I'm not the original poster but I'll give my perspective on the question.
I'm 60 and still working at IBM and have been for 33 years. I could retire -- and work mainly because I want to -- but I've avoided (mostly by luck) a lot of pitfalls that can easily derail retirement. Here are some things than can easily prevent an IBMer from retiring before late 60s or early 70s: divorce, paying kids' undergraduate and graduate education, bad investments, layoffs and gaps between employment, buying a family home in 2007-2008, family health expenses, parental care expenses, being overly conservative with 401k, not having a defined pension from IBM, and on and on.

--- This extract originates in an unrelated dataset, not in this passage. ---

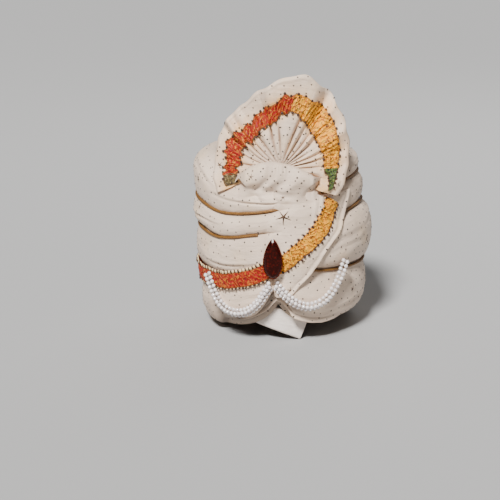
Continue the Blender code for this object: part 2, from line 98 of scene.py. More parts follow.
def curve(rows: tuple, column: int, at: Array, closed: bool = False) -> Array:
    """Reads a column of a table at places along its first column, joined by smooth curves.

    Args:
        rows: The table; its first column rises.
        column: The column to read.
        at: Places along the first column.
        closed: Whether the last row is the first again.

    Returns:
        The column's value at each place.
    """
    x = np.array([row[0] for row in rows])
    y = np.array([row[column] for row in rows])
    at = np.clip(np.asarray(at, dtype=float), x[0], x[-1])
    slope = np.empty_like(y)
    slope[1:-1] = (y[2:] - y[:-2]) / (x[2:] - x[:-2])
    slope[0] = (y[1] - y[0]) / (x[1] - x[0])
    slope[-1] = (y[-1] - y[-2]) / (x[-1] - x[-2])
    if closed:
        slope[0] = slope[-1] = (y[1] - y[-2]) / (x[1] - x[0] + x[-1] - x[-2])
    i = np.clip(np.searchsorted(x, at, side="right") - 1, 0, len(x) - 2)
    span = x[i + 1] - x[i]
    t = (at - x[i]) / span
    return ((2 * t**3 - 3 * t**2 + 1) * y[i] + (t**3 - 2 * t**2 + t) * slope[i] * span
            + (3 * t**2 - 2 * t**3) * y[i + 1] + (t**3 - t**2) * slope[i + 1] * span)


def ease(value: Array, low: float, high: float) -> Array:
    """Rises smoothly from 0 at low to 1 at high."""
    t = np.clip((value - low) / (high - low), 0.0, 1.0)
    return t * t * (3 - 2 * t)


def bump(value: Array, centre: Array, width: float) -> Array:
    """A soft ridge of height 1 about a centre."""
    return np.exp(-((value - centre) / width) ** 2)


def ridges(value: Array, rows: tuple) -> Array:
    """Adds up soft ridges, each given by its depth, centre and width."""
    return sum(depth * bump(value, centre, width) for depth, centre, width in rows)


def run_along(line: Array) -> Array:
    """Distance along a line of points, from its first one."""
    return np.r_[0, np.cumsum(np.linalg.norm(np.diff(line, axis=0), axis=1))]


def drift(x: Array, y: Array, z: Array, seed: int) -> Array:
    """Smooth noise between -1 and 1 with about one swell for each unit of length.

    Args:
        x, y, z: Coordinates in swells.
        seed: Which noise.

    Returns:
        The noise at each point.
    """
    x, y, z = np.broadcast_arrays(x, y, z)
    cells = [np.floor(c).astype(np.int64) for c in (x, y, z)]
    parts = [c - i for c, i in zip((x, y, z), cells)]
    parts = [t * t * (3 - 2 * t) for t in parts]
    total = np.zeros(x.shape)
    for corner in range(8):
        bits = [(corner >> k) & 1 for k in range(3)]
        n = sum((cell + bit) * prime for cell, bit, prime in zip(cells, bits, (73856093, 19349663, 83492791)))
        n = (n + seed * 2654435) & 0xFFFFFFF
        n = ((n ^ (n >> 11)) * 1103515 + 12345) & 0xFFFFFFF
        n = ((n ^ (n >> 9)) * 69069 + 1) & 0xFFFFFFF
        weight = np.ones(x.shape)
        for part, bit in zip(parts, bits):
            weight = weight * (part if bit else 1 - part)
        total += weight * ((n & 0xFFFF) / 32767.5 - 1)
    return total


# Meshes

def deselect() -> None:
    """Leaves nothing selected, so that an operator acts on its own piece alone."""
    for item in bpy.context.selected_objects:
        item.select_set(False)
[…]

Now, add those pitfalls to the new reality of aging in 2018: pre-medicare health care costs minimum $15,000 / year for a 60 year old couple, almost no one has a liveable defined benefit pension, a $1m 401k nest egg really only generates (safely) about $40k / year (all taxable) income, social security is likely to be means tested soon and shouldn't be taken before age 68, medicare gap insurance is increasingly expensive, and so on.
So, as a general rule, I would say anyone under 70 -- even if s/he has enjoyed a long career with a single employer -- could still be very much at risk of needing to working late into life. It's not something any of us want to think about, but it's increasingly becoming the status quo.